What the task requires: Extract each line of the data and write it out again exactly.

Data block:
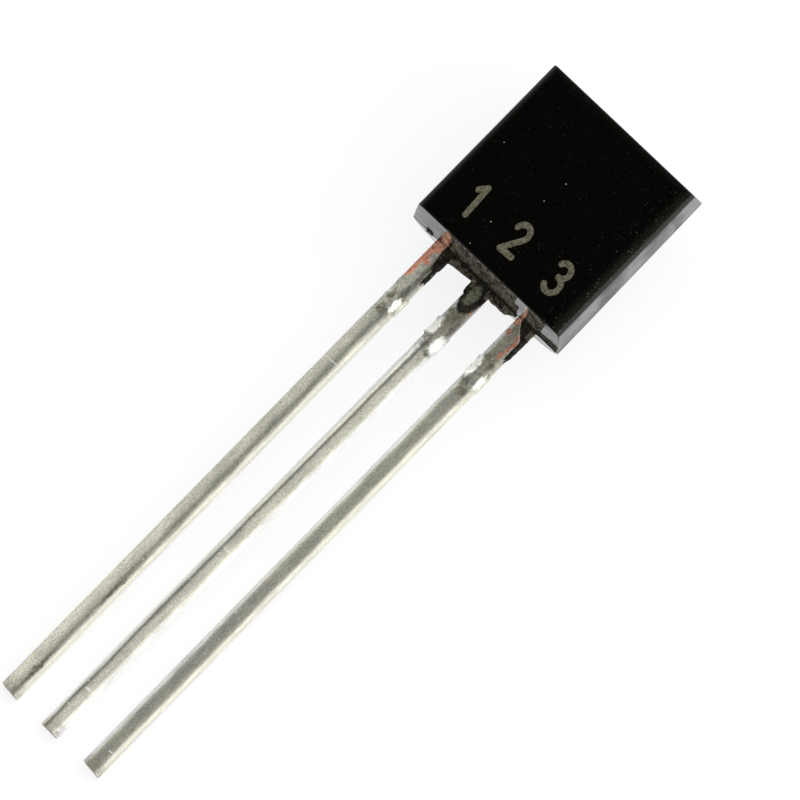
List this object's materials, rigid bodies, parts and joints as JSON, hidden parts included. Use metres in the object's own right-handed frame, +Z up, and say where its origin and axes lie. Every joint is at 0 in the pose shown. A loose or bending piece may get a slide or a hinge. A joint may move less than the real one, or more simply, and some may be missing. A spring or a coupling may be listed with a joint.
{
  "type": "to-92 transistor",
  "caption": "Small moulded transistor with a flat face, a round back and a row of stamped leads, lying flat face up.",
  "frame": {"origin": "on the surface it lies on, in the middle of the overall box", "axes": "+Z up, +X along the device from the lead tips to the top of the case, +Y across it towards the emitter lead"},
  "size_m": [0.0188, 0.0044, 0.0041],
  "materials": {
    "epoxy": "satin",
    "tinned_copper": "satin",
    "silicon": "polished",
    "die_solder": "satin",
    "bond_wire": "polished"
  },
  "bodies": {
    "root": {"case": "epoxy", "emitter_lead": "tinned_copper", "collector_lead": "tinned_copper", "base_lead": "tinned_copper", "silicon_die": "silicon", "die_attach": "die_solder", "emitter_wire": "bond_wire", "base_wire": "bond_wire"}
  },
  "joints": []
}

Solution for this problem:
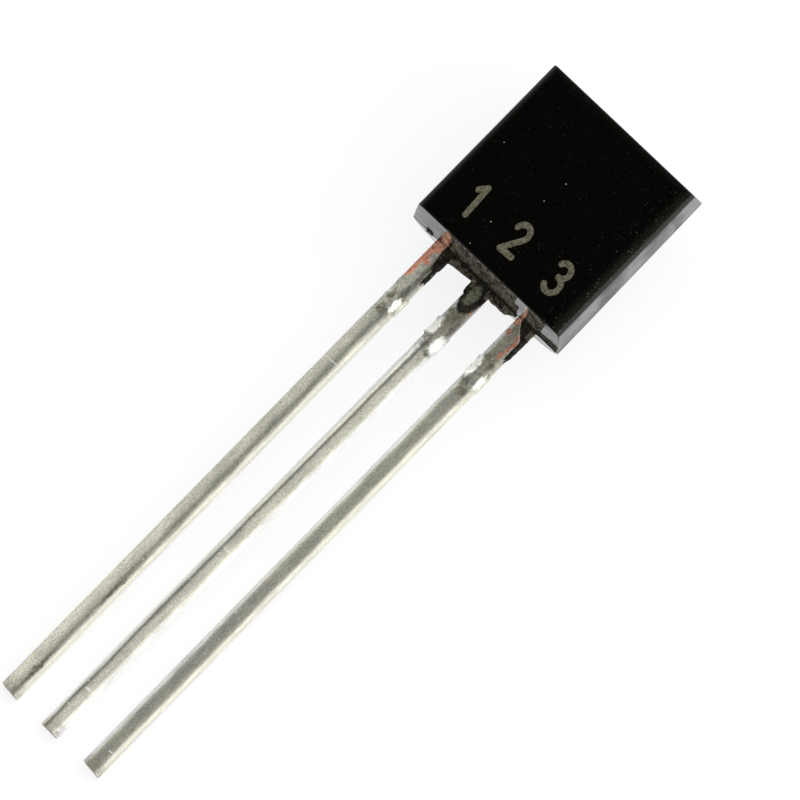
List this object's materials, rigid bodies, parts and joints as JSON, hidden parts included. Use metres in the object's own right-handed frame, +Z up, and say where its origin and axes lie. Every joint is at 0 in the pose shown. A loose or bending piece may get a slide or a hinge. A joint may move less than the real one, or more simply, and some may be missing. A spring or a coupling may be listed with a joint.
{
  "type": "to-92 transistor",
  "caption": "Small moulded transistor with a flat face, a round back and a row of stamped leads, lying flat face up.",
  "frame": {"origin": "on the surface it lies on, in the middle of the overall box", "axes": "+Z up, +X along the device from the lead tips to the top of the case, +Y across it towards the emitter lead"},
  "size_m": [0.0188, 0.0044, 0.0041],
  "materials": {
    "epoxy": "satin",
    "tinned_copper": "satin",
    "silicon": "polished",
    "die_solder": "satin",
    "bond_wire": "polished"
  },
  "bodies": {
    "root": {"case": "epoxy", "emitter_lead": "tinned_copper", "collector_lead": "tinned_copper", "base_lead": "tinned_copper", "silicon_die": "silicon", "die_attach": "die_solder", "emitter_wire": "bond_wire", "base_wire": "bond_wire"}
  },
  "joints": []
}